Entries shown:
** Begin **

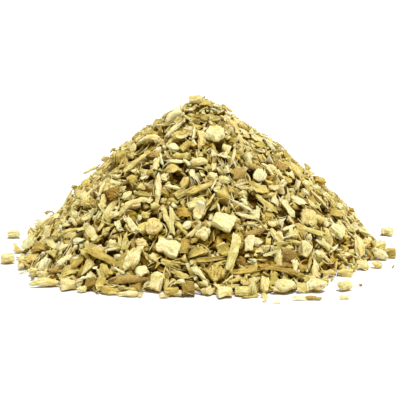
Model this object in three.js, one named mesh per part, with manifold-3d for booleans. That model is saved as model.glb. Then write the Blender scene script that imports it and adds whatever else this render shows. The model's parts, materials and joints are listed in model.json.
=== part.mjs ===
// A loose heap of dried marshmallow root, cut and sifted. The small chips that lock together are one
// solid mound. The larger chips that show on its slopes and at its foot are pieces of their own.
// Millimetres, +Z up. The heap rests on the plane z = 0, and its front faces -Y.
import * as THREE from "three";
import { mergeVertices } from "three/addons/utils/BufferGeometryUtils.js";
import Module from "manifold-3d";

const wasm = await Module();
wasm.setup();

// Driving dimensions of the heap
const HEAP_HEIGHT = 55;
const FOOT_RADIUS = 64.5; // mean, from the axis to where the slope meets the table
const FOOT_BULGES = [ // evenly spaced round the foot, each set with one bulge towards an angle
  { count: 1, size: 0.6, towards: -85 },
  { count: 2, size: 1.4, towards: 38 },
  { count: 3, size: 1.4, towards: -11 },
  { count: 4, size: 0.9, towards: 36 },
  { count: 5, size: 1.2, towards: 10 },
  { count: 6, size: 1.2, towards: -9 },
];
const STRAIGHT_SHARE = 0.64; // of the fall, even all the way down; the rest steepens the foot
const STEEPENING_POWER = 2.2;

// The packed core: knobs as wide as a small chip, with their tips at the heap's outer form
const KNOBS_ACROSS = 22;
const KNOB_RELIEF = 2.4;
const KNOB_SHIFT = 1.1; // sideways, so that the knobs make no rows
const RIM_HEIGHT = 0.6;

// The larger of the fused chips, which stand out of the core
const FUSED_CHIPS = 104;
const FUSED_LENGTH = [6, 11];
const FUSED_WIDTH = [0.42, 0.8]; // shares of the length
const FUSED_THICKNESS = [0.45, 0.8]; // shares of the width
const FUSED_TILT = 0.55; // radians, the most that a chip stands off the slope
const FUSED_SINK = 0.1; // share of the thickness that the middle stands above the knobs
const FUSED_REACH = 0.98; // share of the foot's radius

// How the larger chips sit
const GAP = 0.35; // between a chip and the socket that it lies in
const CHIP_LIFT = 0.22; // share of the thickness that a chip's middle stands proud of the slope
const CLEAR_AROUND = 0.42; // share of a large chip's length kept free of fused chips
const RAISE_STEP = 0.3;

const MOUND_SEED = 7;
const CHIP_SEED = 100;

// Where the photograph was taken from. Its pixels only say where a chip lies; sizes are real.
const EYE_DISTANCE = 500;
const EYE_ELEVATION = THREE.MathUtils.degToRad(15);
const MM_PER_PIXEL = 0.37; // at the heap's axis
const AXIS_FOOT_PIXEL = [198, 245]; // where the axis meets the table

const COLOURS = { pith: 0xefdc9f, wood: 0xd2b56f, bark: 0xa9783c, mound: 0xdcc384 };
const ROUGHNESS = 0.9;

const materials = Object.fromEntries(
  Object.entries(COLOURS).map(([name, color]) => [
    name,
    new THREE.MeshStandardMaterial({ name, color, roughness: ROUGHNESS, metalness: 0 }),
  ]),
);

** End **
** Begin **

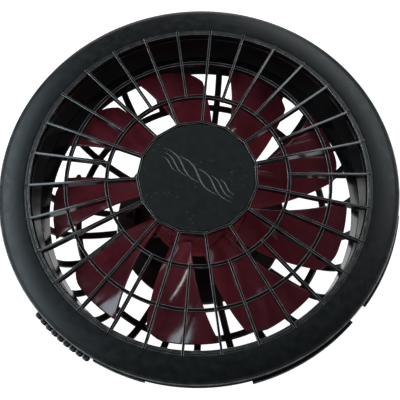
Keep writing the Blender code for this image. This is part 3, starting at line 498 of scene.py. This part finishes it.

** End **
** Begin **

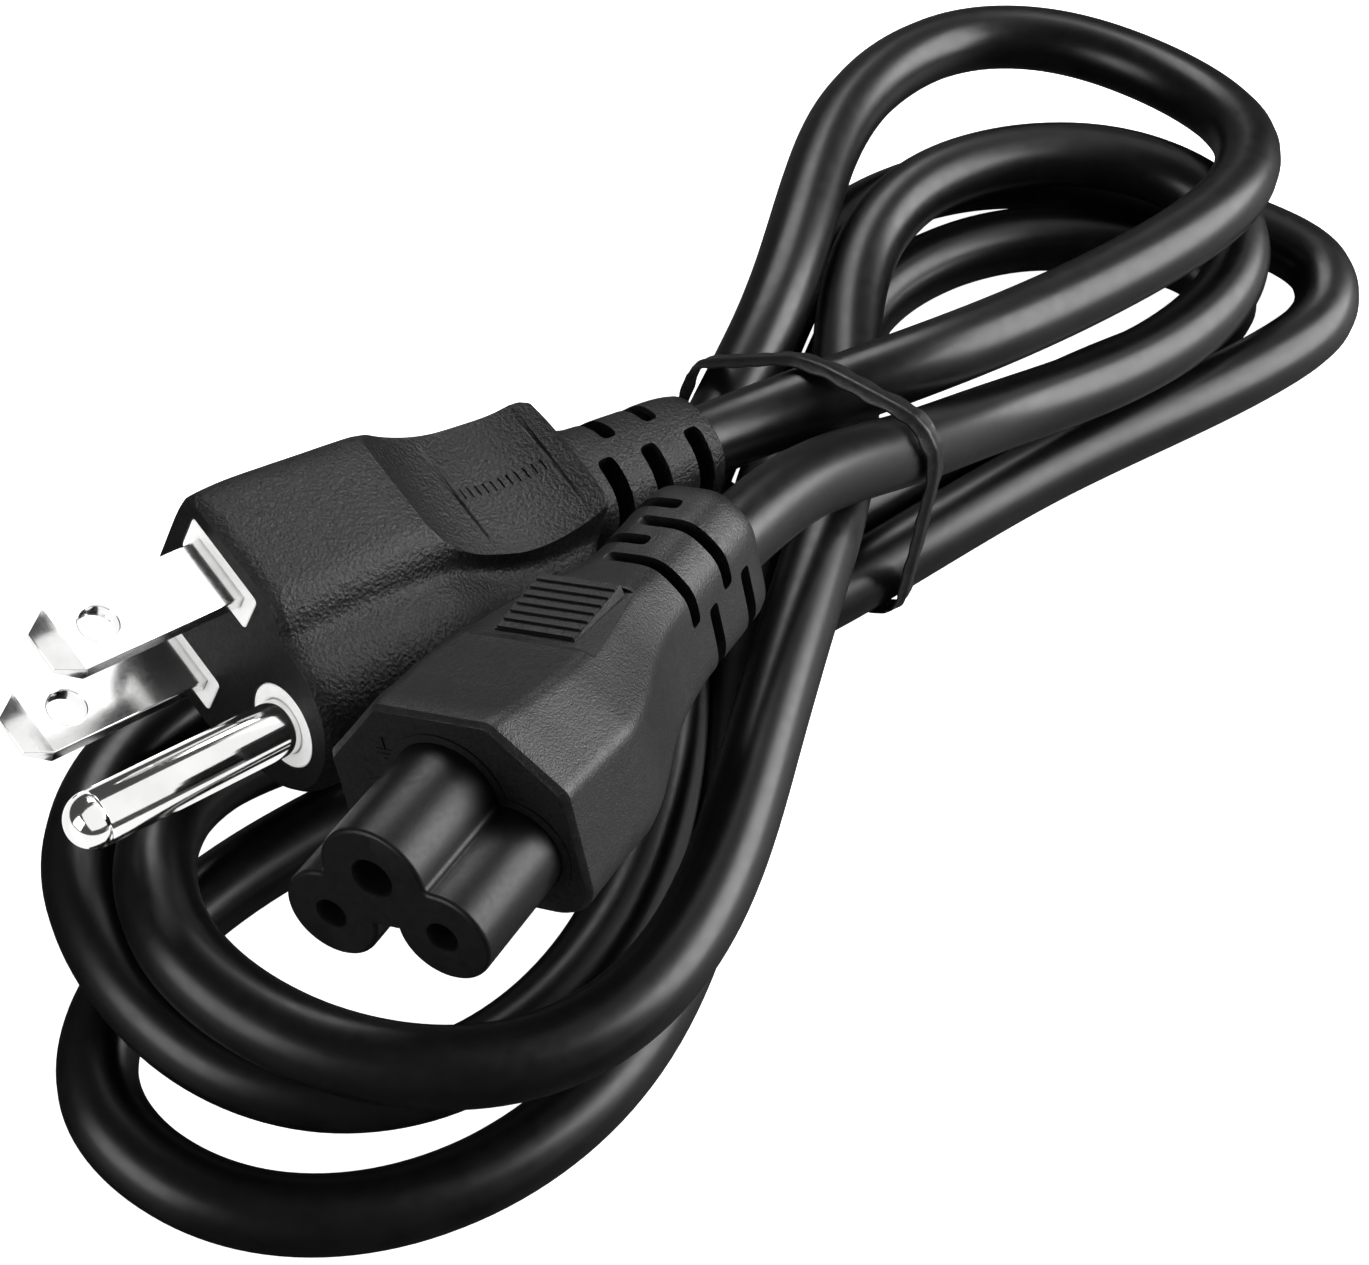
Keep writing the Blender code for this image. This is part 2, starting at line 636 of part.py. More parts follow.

** End **

Job:
Extract only the lines from the line with "Model this object" through the line with "const STEEPENING_POWER = 2.2;", keeping both end lines exactly as they are.

Finished exercise:
Model this object in three.js, one named mesh per part, with manifold-3d for booleans. That model is saved as model.glb. Then write the Blender scene script that imports it and adds whatever else this render shows. The model's parts, materials and joints are listed in model.json.
=== part.mjs ===
// A loose heap of dried marshmallow root, cut and sifted. The small chips that lock together are one
// solid mound. The larger chips that show on its slopes and at its foot are pieces of their own.
// Millimetres, +Z up. The heap rests on the plane z = 0, and its front faces -Y.
import * as THREE from "three";
import { mergeVertices } from "three/addons/utils/BufferGeometryUtils.js";
import Module from "manifold-3d";

const wasm = await Module();
wasm.setup();

// Driving dimensions of the heap
const HEAP_HEIGHT = 55;
const FOOT_RADIUS = 64.5; // mean, from the axis to where the slope meets the table
const FOOT_BULGES = [ // evenly spaced round the foot, each set with one bulge towards an angle
  { count: 1, size: 0.6, towards: -85 },
  { count: 2, size: 1.4, towards: 38 },
  { count: 3, size: 1.4, towards: -11 },
  { count: 4, size: 0.9, towards: 36 },
  { count: 5, size: 1.2, towards: 10 },
  { count: 6, size: 1.2, towards: -9 },
];
const STRAIGHT_SHARE = 0.64; // of the fall, even all the way down; the rest steepens the foot
const STEEPENING_POWER = 2.2;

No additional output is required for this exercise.